Marriott, the largest hotel chain in the world, announced in November 2018 that it had been the victim of a major data breach—a cyber-attack that hackers had begun several years prior, in 2014.
In its 2018 announcement, the multi-billion-dollar company estimated that 500 million guests had been affected by the breach. Over the 4-year stretch, any guest who used the company’s Starwood reservation system had their privacy jeopardized.
Since its November announcement, Marriott has amended the number of affected guests to 383 million—still an overwhelming amount of people. The potentially stolen guest information includes:
- Names
- Addresses
- Phone numbers
- Email addresses
- Passwords
- Starwood Preferred Guest account information
- Dates-of-birth
- Genders
- Payment card numbers
- Arrival and departure times/dates
In addition, Marriott International said that 5.25 million unencrypted passport numbers were stolen along with 20.3 million encrypted passport numbers and 8.6 million encrypted debit and credit card numbers.

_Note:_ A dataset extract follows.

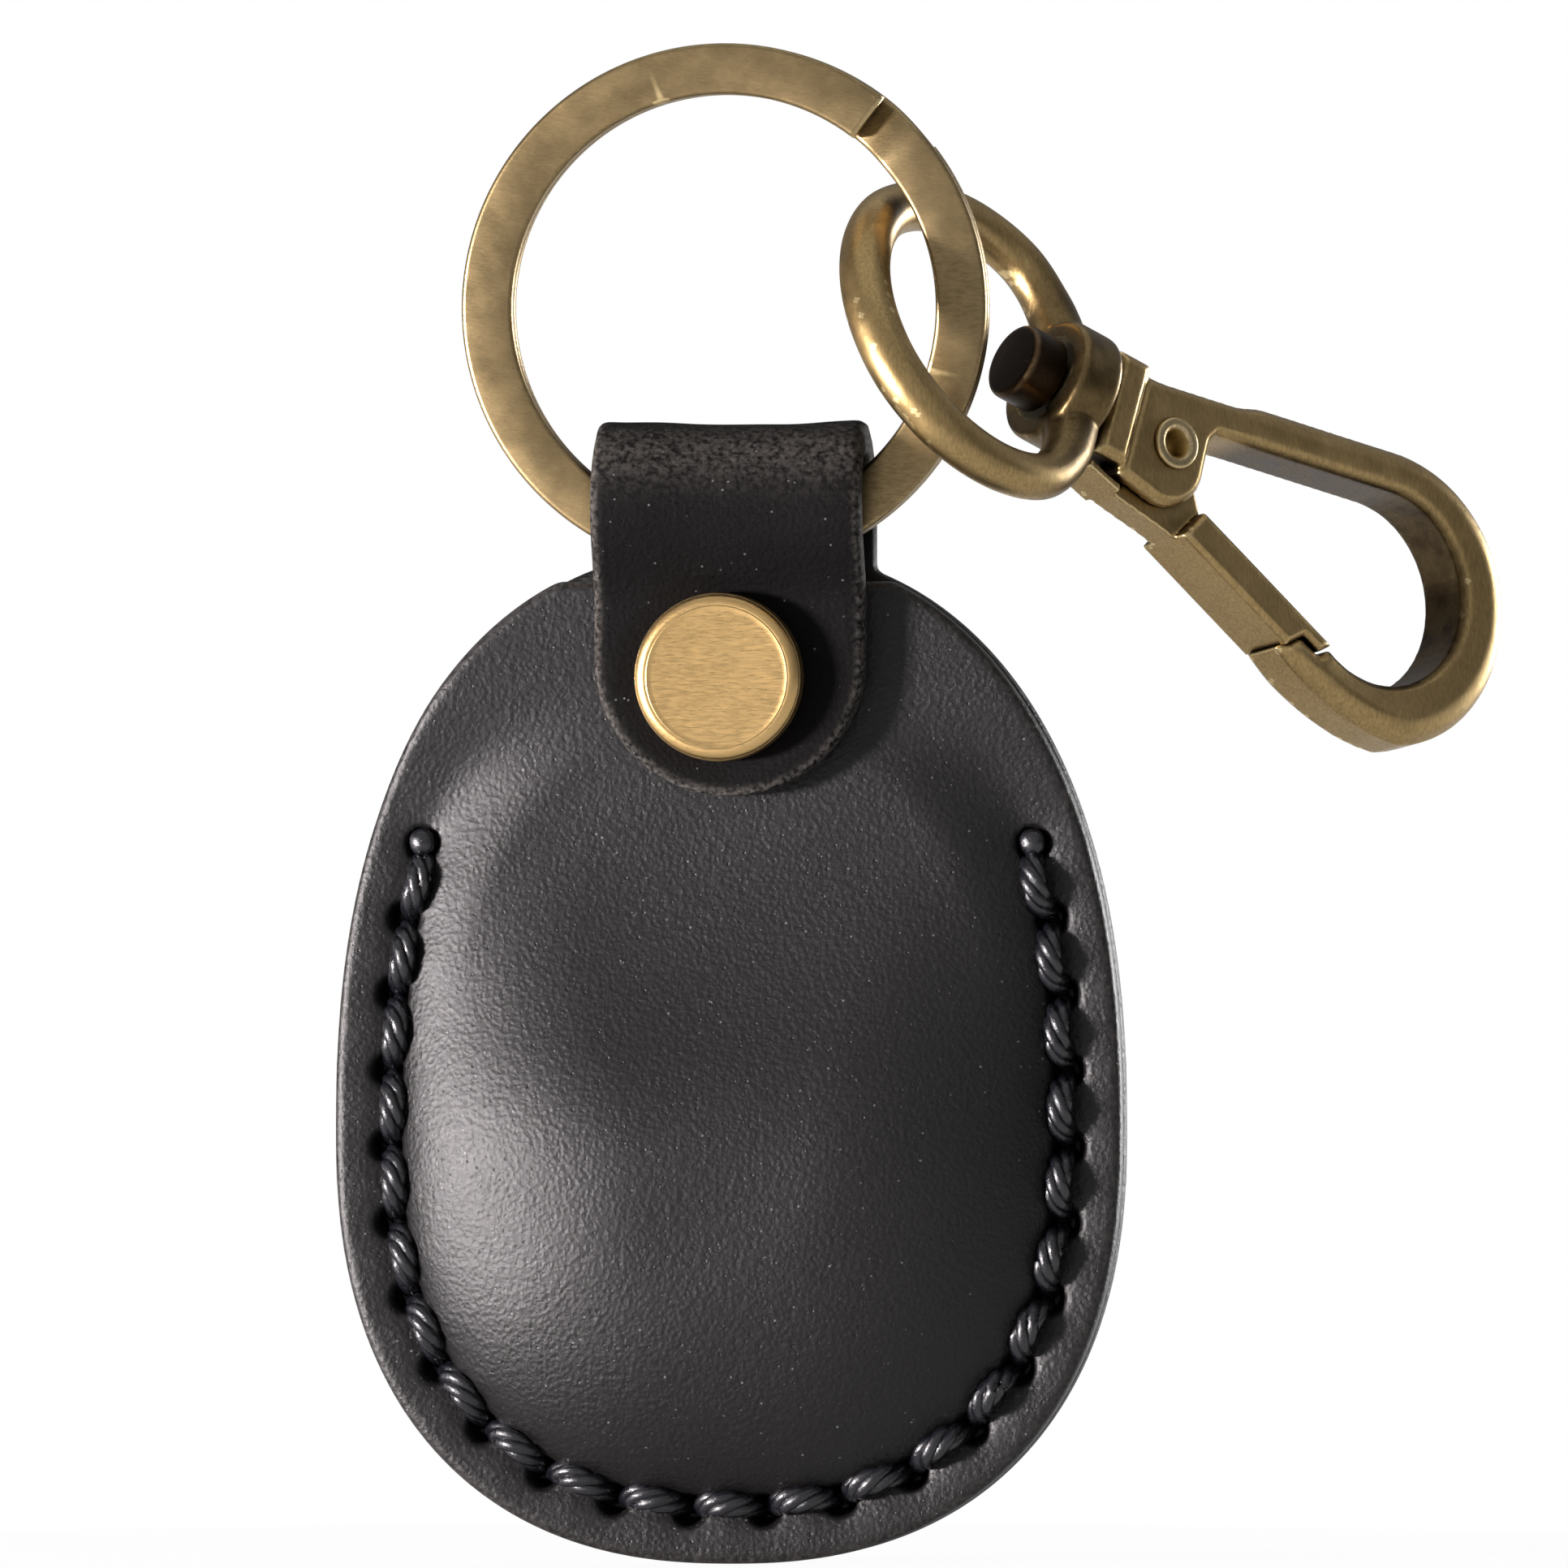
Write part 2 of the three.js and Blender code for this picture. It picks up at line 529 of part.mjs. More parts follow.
function hookGate() {
  const knuckleHalf = CHEEK_SLOT / 2 - 0.12;
  const bar = plate(
    new THREE.Shape([
      onGate(GATE_START, GATE_OUT), onGate(GATE_OUTER_END, GATE_OUT), onGate(GATE_END, LAP_LEVEL),
      onGate(FINGER_OUTER_END, LAP_LEVEL), onGate(LAP_END, GATE_IN), onGate(GATE_START + 0.4, GATE_IN),
    ]),
    HOOK_THICK / 2 - 0.1, -HOOK_THICK / 2 + 0.1, 0.3,
  );
  const knuckle = rodY(1.9, -knuckleHalf, knuckleHalf, 0, 0);
  const slotEnd = CHEEK_SLOT_FROM + FIT;
  const heelTip = new THREE.Vector2(...HEEL.tip);
  const heelUnder = new THREE.Vector2(HEEL.tip[0], HEEL.tip[1] - HEEL.thick);
  const heelInner = new THREE.Vector2(...HEEL.inner);
  const heelBend = new THREE.Vector2(slotEnd, HEEL.bend);
  const neck = plate(
    new THREE.Shape([
      new THREE.Vector2(-1.8, 0.3), new THREE.Vector2(slotEnd, -1), new THREE.Vector2(slotEnd, HEEL.inner[1]),
      heelInner, heelTip, heelUnder, heelBend,
      onGate(GATE_START - 1, GATE_OUT + 0.2), onGate(GATE_START + 1, GATE_OUT - 0.1),
      onGate(GATE_START + 1, GATE_IN + 0.1), onGate(0.6, -1.75),
    ]),
    knuckleHalf, -knuckleHalf,
  );
  const heel = plate(
    new THREE.Shape([
      heelTip, heelUnder, new THREE.Vector2(slotEnd - 0.4, HEEL.bend + 0.12),
      new THREE.Vector2(slotEnd - 0.4, HEEL.inner[1] - 0.15), heelInner,
    ]),
    HEEL.half, -HEEL.half,
  );
  const springRoom = plate(
    new THREE.Shape([
      onGate(-3, -3), onGate(-3, 3.0), onGate(GATE_START - 0.4, 3.6), onGate(GATE_START - 0.4, -3),
    ]),
    0.75, -0.75,
  );
  const bore = rodY(PIVOT_R + 0.08, -3, 3, 0, 0);
  return cutAll(union([bar, knuckle, neck, heel]), [springRoom, bore]);
}

// Hollow rivet on which the gate turns, flared over both cheeks.
function gatePivot() {
  const half = HOOK_THICK / 2 + 0.03;
  const flareR = 1.55;
  const flare = 0.3;
  const boreR = 0.85;
  const body = turnedY(
    [
      [0, -half - flare], [flareR - 0.2, -half - flare], [flareR, -half], [PIVOT_R, -half],
      [PIVOT_R, half], [flareR, half], [flareR - 0.2, half + flare], [0, half + flare],
    ],
    0, 0,
  );
  return body.subtract(rodY(boreR, -half - 1, half + 1, 0, 0));
}

// Torsion spring round the pivot: one leg pushes the gate out, the other bears on the slot's end.
function gateSpring() {
  const wire = 0.19;
  const coilR = PIVOT_R + 0.38;
  const turns = 2.4;
  const rise = 0.4;
  const points = [];
  const steps = Math.round(turns * 14);
  const first = gateTurn + Math.PI / 2 + deg(10);
  for (let i = 0; i <= steps; i++) {
    const turn = first + (i / steps) * turns * 2 * Math.PI;
    const y = (i / steps - 0.5) * turns * rise;
    points.push(new THREE.Vector3(coilR * Math.cos(turn), y, coilR * Math.sin(turn)));
  }
  const gateLeg = onGate(2.2, -1.25);
  points.unshift(new THREE.Vector3(gateLeg.x, points[0].y, gateLeg.y));
  const end = points[points.length - 1];
  const away = Math.atan2(end.z, end.x) + Math.PI / 2;
  points.push(new THREE.Vector3(end.x + 0.9 * Math.cos(away), end.y, end.z + 0.9 * Math.sin(away)));
  return tube(points, wire, 44, 5);
}

// Headed pin fixed in the hook's collar. The bail turns on it.
function swivelPin() {
  return turnedX([
    [0, PIN.headFrom], [PIN.headR - 0.5, PIN.headFrom], [PIN.headR, PIN.headFrom + 0.5],
    [PIN.headR, PIN.headTo], [PIN.r, PIN.headTo], [PIN.r, PIN.tip], [0, PIN.tip],
  ]);
}

// Bail: round wire bowed out from both sides of a bored boss.
function bail() {
  const half = BAIL_SIDE.map(([x, z]) => new THREE.Vector3(x, 0, z));
  const other = BAIL_SIDE.map(([x, z]) => new THREE.Vector3(x, 0, -z)).reverse();
  const wire = tube([...half, new THREE.Vector3(BAIL_END, 0, 0), ...other], WIRE_R, 32, 10);
  const boss = turnedX([
    [0, BOSS.from], [BOSS.r - 0.4, BOSS.from], [BOSS.r, BOSS.from + 0.4],
    [BOSS.r, BOSS.to - 0.4], [BOSS.r - 0.4, BOSS.to], [0, BOSS.to],
  ]);
  const headRoom = turnedX([[0, -14], [PIN.headR + 0.3, -14], [PIN.headR + 0.3, BOSS.from], [0, BOSS.from]]);
  const collarRoom = turnedX([[0, BOSS.to], [8, BOSS.to], [8, 0], [0, 0]]);
  const bore = turnedX([[0, -14], [BOSS.bore, -14], [BOSS.bore, 0], [0, 0]]);
  return cutAll(boss.add(wire), [headRoom, collarRoom, bore]);
}

// ---------------------------------------------------------------- assembly

const pocket = new THREE.Group();
pocket.add(mesh("back_panel", backPanel(), leather));
pocket.add(mesh("front_panel", frontPanel(), leather));
pocket.add(mesh("stitch_thread", stitchThread(), thread));
pocket.add(mesh("strap_flap", strapFlap(), leather));
pocket.add(mesh("rivet_cap", rivetCap(), polishedBrass));
pocket.add(mesh("rivet_screw", rivetScrew(), polishedBrass));
pocket.add(mesh("key_ring", keyRing(), antiqueBrass));

const hook = new THREE.Group();
hook.position.set(...HOOK_PIVOT);
hook.rotation.set(deg(HOOK_ROLL), deg(HOOK_PITCH), deg(HOOK_YAW), "ZYX");
hook.add(mesh("hook_body", hookBody(), antiqueBrass));
hook.add(mesh("hook_gate", hookGate(), antiqueBrass));
hook.add(mesh("gate_pivot", gatePivot(), polishedBrass));
hook.add(mesh("gate_spring", gateSpring(), springSteel));
const pinMesh = mesh("swivel_pin", swivelPin(), darkBrass);
pinMesh.position.z = AXLE_Z;
hook.add(pinMesh);
const bailMesh = mesh("swivel_bail", bail(), antiqueBrass);
bailMesh.rotation.x = deg(BAIL_ROLL);
bailMesh.position.z = AXLE_Z;
hook.add(bailMesh);

const part = new THREE.Group();
part.add(pocket, hook);

export default part;
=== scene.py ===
"""Looks of the leather pick holder: pocket, folded strap, stitching, screw rivet, key ring and snap hook.

Shapes are worked out in millimetres in the part's own frame (+Z up to the key ring, front towards -Y)
and written to Blender in metres.
"""

import json
import math

import bmesh
import bpy
import numpy as np
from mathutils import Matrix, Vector


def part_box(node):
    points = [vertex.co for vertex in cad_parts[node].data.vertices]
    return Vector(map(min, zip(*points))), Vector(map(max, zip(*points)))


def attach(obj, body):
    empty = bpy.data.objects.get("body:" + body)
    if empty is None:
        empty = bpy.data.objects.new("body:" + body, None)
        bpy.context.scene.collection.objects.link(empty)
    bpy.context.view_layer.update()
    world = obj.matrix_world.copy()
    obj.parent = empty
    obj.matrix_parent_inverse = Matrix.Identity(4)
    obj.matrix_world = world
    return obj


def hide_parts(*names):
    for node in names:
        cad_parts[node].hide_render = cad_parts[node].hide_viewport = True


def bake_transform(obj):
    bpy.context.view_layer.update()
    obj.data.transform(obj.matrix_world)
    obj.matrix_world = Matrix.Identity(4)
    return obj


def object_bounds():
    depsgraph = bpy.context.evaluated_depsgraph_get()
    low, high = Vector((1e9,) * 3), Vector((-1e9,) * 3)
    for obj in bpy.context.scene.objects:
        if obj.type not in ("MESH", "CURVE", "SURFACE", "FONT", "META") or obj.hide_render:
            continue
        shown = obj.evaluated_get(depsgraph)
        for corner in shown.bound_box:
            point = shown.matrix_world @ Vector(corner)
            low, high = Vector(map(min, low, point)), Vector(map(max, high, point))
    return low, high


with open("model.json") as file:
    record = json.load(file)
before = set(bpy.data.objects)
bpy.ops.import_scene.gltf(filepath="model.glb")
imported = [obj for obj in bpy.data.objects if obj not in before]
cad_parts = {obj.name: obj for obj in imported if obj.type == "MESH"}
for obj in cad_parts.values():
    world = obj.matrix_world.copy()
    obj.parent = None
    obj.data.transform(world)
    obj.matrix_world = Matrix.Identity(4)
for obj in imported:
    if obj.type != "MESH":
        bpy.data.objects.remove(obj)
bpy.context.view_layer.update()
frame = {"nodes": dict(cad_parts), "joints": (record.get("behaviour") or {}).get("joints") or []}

MM = 0.001
JOINTS = {joint["name"]: joint for joint in frame["joints"]}


def box_mm(node):
    low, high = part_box(node)
    return np.array(low) / MM, np.array(high) / MM


# ---------------------------------------------------------------- driving sizes, millimetres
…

Consumers from All 50 States Suing Marriott
On January 9, a federal class-action lawsuit was filed in Maryland federal district court on behalf of more than 150 people who previously stayed in Marriott properties. The group claims that Marriott did not do enough to protect them from the data breach that jeopardized their personal information.
The class-action suit has identified the $13.6 Billion purchase of Starwood properties made by Marriott in 2014 as a big part of the problem. It is alleged that Marriott did not do its due diligence in protecting people’s data upon their major purchase. And in spite of warnings that the Starwood reservation system was vulnerable to cyber-attackers, Marriott did little. In addition, Marriott caught the security breach in September of 2018 but took an additional 3 months to alert their customers.
Needless to say, the data breach has severely affected Marriott’s public image, and its stock continues to slide since their initial November announcement. The damage to Marriott’s reputation and public image is major. But Marriott hopes to reverse the damage done.
Marriott Reboots Its Rewards Program
In an effort to distance itself from the cyberattack that compromised millions of its guests’ personal information, Marriott has announced it will reboot its loyalty program, using a different brand name. “Marriott Bonvoy” will soon replace the existing loyalty programs that are specific to each individual chain owned by Marriott: Marriott Rewards, The Ritz-Carlton Rewards, and Starwood Preferred Guest. The company also owns the St. Regis luxury hotel chain.
Marriott will roll all brand rewards programs under its umbrella into 1, single program: Marriott Bonvoy. Announced on Wednesday, January 16, the relaunch of their rewards program will take place on February 13.
Too Little Too Late?
Marriott maintains 30 brands across 6,700 properties located in 129 countries around the world. With properties seemingly everywhere, Marriott must find better ways to protect the personal data with which customers entrust them. A company with such a robust business expansion plan should have an equally robust cybersecurity team in place to prevent data breaches from happening in the first place.
The public has responded with hostility toward Marriott for many reasons, one of which is due to the fact that the company’s self-auditing and internal security let the cyberattack go on for 4 years before detecting it. Given the amount of people whose private information is located within the data systems of the company, 4 years is much too long to take to discover theft.
If the self-auditing and security systems that are in place at Marriott allow for such an attack to go unnoticed, it would make sense for the company to look to more comprehensive cyber defense plans.
The company is also catching heat for only encrypting some people’s data while inexplicably leaving others’ unprotected. Mark Wetherford, former deputy undersecretary for cybersecurity at the Department of Homeland Security (DOHS) said,
“It boggles the Mind. Why was 20 percent of their sensitive passport data encrypted? This is not simply credit card information that is easily changed. This is incredibly sensitive and personal identification information that can be abused.”
Intelligence and cybersecurity sources contend that the data breach may have been the work of a hostile foreign intelligence service. In an interview with NBC News, an unidentified U.S. intelligence official said the hack on Marriott’s Starwood reservation system “fits the pattern” of China’s state-sponsored cyberattacks. This, however, has not been verified.
The Federal Bureau of Investigation (FBI), in partnership with other foreign intelligence agencies, is still looking for more signs of where this cyberattack originated and hope to have more information in the coming weeks.